State-run Agribank, Vietnam’s largest lender, and other banks would cut their dong lending rates by up to 1.5 percentage points, the State Bank of Vietnam said Agribank’s dong loan rates would ease to between 15 percent and 16 percent from 16.5 percent and Vietcombank, the country’s largest partly private lender, would cut lending rates by 2.5 percentage points to 16 percent.
Lower lending rates could help boost lending, which was curbed by the central bank earlier this year when it was tightening policy to contain double-digit inflation.
Consumer prices in October fell 0.19 percent from September, the first monthly drop since March 2007. That still gave an annual inflation rate of 26.7 percent but the central bank has opted to loosen policy to support the economy, with the global credit crisis threatening a world recession.
Analysts said the reduction in compulsory reserves would give banks more funds, while their lower lending rates would help corporate borrowers, especially those in the real estate and financial sectors.
Cuts trigger warnings
But according to Standard Chartered Plc, Vietnam is risking its inflation-fighting credentials as well as possibly reviving overly fast economic growth by cutting interest rates twice in the past two weeks.
While annual inflation has slowed the past two months, the pace of price increases excluding food is “still relatively high,” wrote Tai Hui, Standard Chartered’s Singapore-based head of Southeast Asian economic research.
“Vigilance is still needed,” Hui wrote, in a note dated Tuesday. “The risk with such swift easing action is that the market could again question the central bank’s credibility in fighting inflation, and that the bank could run the risk of overheating the economy again.”

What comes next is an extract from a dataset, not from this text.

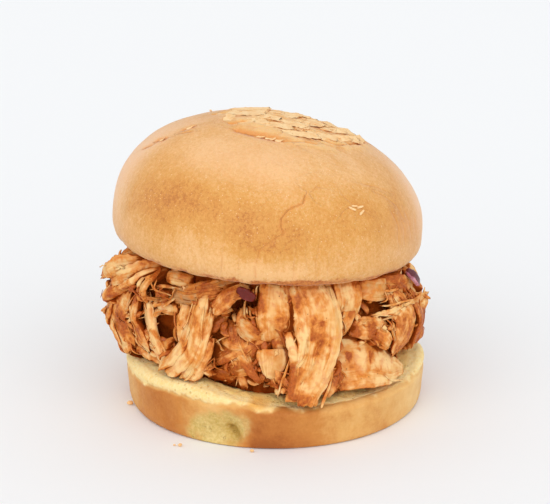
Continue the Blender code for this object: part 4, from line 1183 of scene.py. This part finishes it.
for index, (path, width, thickness, turn) in enumerate(filler_paths):
    if index == FRONT_FILLERS:
        front_count = len(filler_skins)
    tone = look.choice((0.0, 0.0, 0.1, 0.2, 0.3, 0.6))
    kind = look.choice(("strand", "strand", "flap", "plank"))
    sauce = look.uniform(0.2, 0.7)
    filler_skins += shred(path, width, thickness, turn, tone, sauce, look, kind, fineness=0.8)
print("filling skins:", len(filler_skins))

# %% The hidden middle
CORE_RADIUS = 44 * MM
CORE_ROWS = 40
core_side = [
    (0.97 + 0.03 * math.sin(math.pi * row / CORE_ROWS), row / CORE_ROWS) for row in range(CORE_ROWS + 1)]
core_floor = [(share, 0) for share in (0.02, 0.5, 0.85)]
core_roof = [(share, 1) for share in (0.85, 0.5, 0.02)]
core_line = np.array([(share * CORE_RADIUS, level) for share, level in core_floor + core_side + core_roof])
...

Vietnam’s government last week scaled back its target for economic growth in 2008 to 6.7 percent, down from a 7 percent figure that had already been cut from an initial goal for the year of as much as 9 percent.
Increases in interest rates earlier in the year and a subsequent slowing in inflation helped ease investor concerns after a second-quarter crisis of confidence in Vietnam, Hui wrote.
While Vietnam’s monthly trade deficits have narrowed, investors are still looking closely at Vietnam’s balance of payments position, he said in the note.
“Low interest rates are likely to undermine their appetite for Vietnamese financial assets,” Hui wrote. “With Vietnam considered a ‘frontier market’ within Asia, the risk is that financial investors will scrutinize the country’s economic policies and data even more closely than before.”
While Standard Chartered is bullish on Vietnam due to its political stability, rising consumerism and role in Asia’s manufacturing supply chain, “as the current global financial turmoil has yet to subside, it would be premature to give the ‘all clear’ to Vietnam,” Hui wrote.
“Current indicators suggest Vietnam is in stable condition,” Hui wrote. “However, solid and sound policies are required to further enhance its attractiveness to investors.”
Vietnam’s central bank may cut its benchmark interest rate again this year, Morgan Stanley predicted. Evidence of slowing inflation in Vietnam as well as a “rapid deterioration in the external landscape” has caused the central bank to move earlier than had been anticipated, Morgan Stanley said, in a note dated Monday.
“The central bank will likely continue on an easing path,” Morgan Stanley said, predicting a cut in the base rate to 11.5 percent by the end of the year.